• [Exercise brief]
Reproduce exactly, with no other output, every line of the data below from the line containing "obj.matrix_world = Matrix.Identity(4)" to the end, inclusive.

** Start Given information **

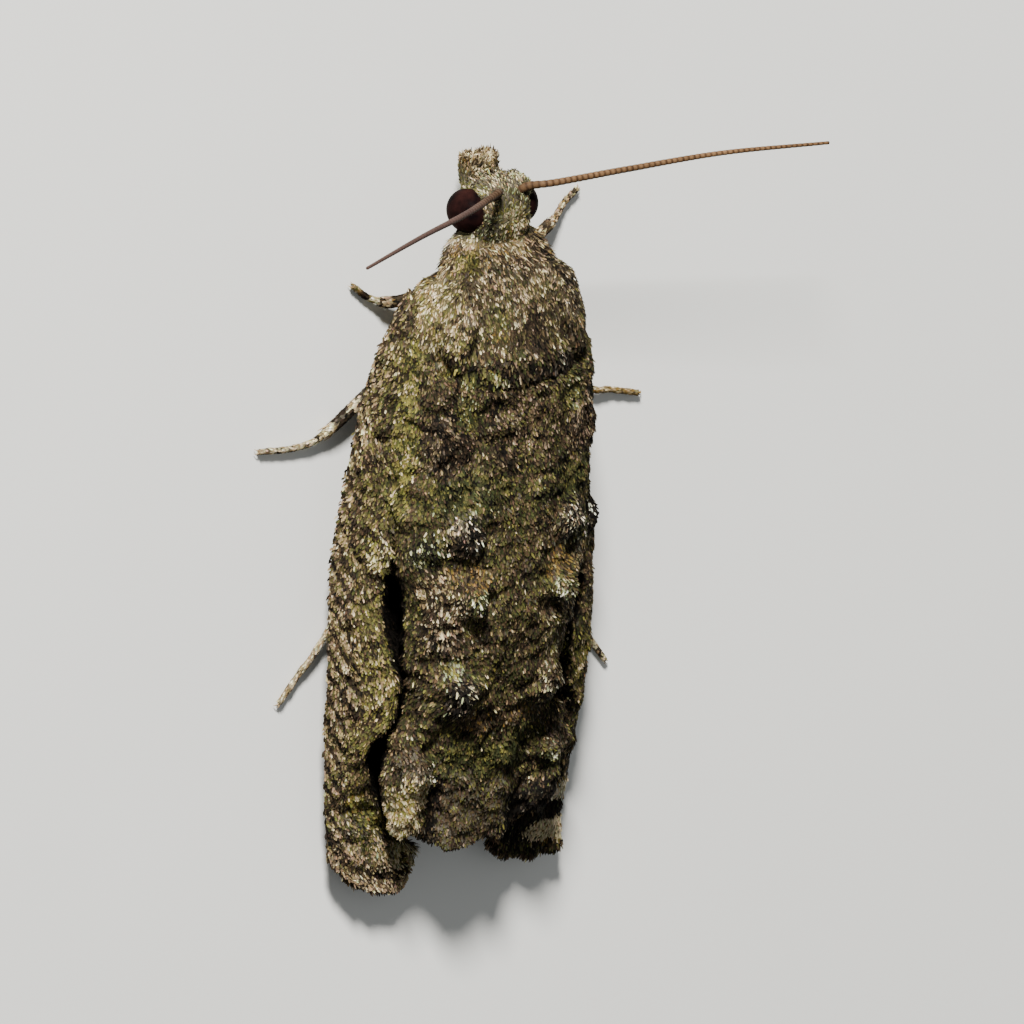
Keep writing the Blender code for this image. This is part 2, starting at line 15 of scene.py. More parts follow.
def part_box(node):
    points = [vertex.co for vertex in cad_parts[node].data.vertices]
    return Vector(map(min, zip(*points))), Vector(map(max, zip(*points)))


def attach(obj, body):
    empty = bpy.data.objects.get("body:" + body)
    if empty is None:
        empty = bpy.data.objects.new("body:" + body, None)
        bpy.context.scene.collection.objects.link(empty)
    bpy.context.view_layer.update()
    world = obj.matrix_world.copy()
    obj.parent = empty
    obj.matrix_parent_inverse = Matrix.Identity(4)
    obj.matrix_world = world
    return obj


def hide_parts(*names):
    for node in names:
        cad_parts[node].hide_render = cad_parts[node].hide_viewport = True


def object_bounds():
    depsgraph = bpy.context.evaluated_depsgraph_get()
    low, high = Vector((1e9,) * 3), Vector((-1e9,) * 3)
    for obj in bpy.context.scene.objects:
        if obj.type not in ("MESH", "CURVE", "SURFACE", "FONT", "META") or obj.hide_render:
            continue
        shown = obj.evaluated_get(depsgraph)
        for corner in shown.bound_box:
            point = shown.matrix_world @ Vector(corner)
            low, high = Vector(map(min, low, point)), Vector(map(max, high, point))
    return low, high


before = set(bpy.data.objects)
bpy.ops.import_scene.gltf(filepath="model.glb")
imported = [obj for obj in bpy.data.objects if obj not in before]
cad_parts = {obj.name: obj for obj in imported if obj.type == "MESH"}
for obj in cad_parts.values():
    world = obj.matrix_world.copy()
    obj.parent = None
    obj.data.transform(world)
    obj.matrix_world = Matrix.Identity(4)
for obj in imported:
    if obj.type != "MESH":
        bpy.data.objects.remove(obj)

** End Given information **

• [Written reply]
    obj.matrix_world = Matrix.Identity(4)
for obj in imported:
    if obj.type != "MESH":
        bpy.data.objects.remove(obj)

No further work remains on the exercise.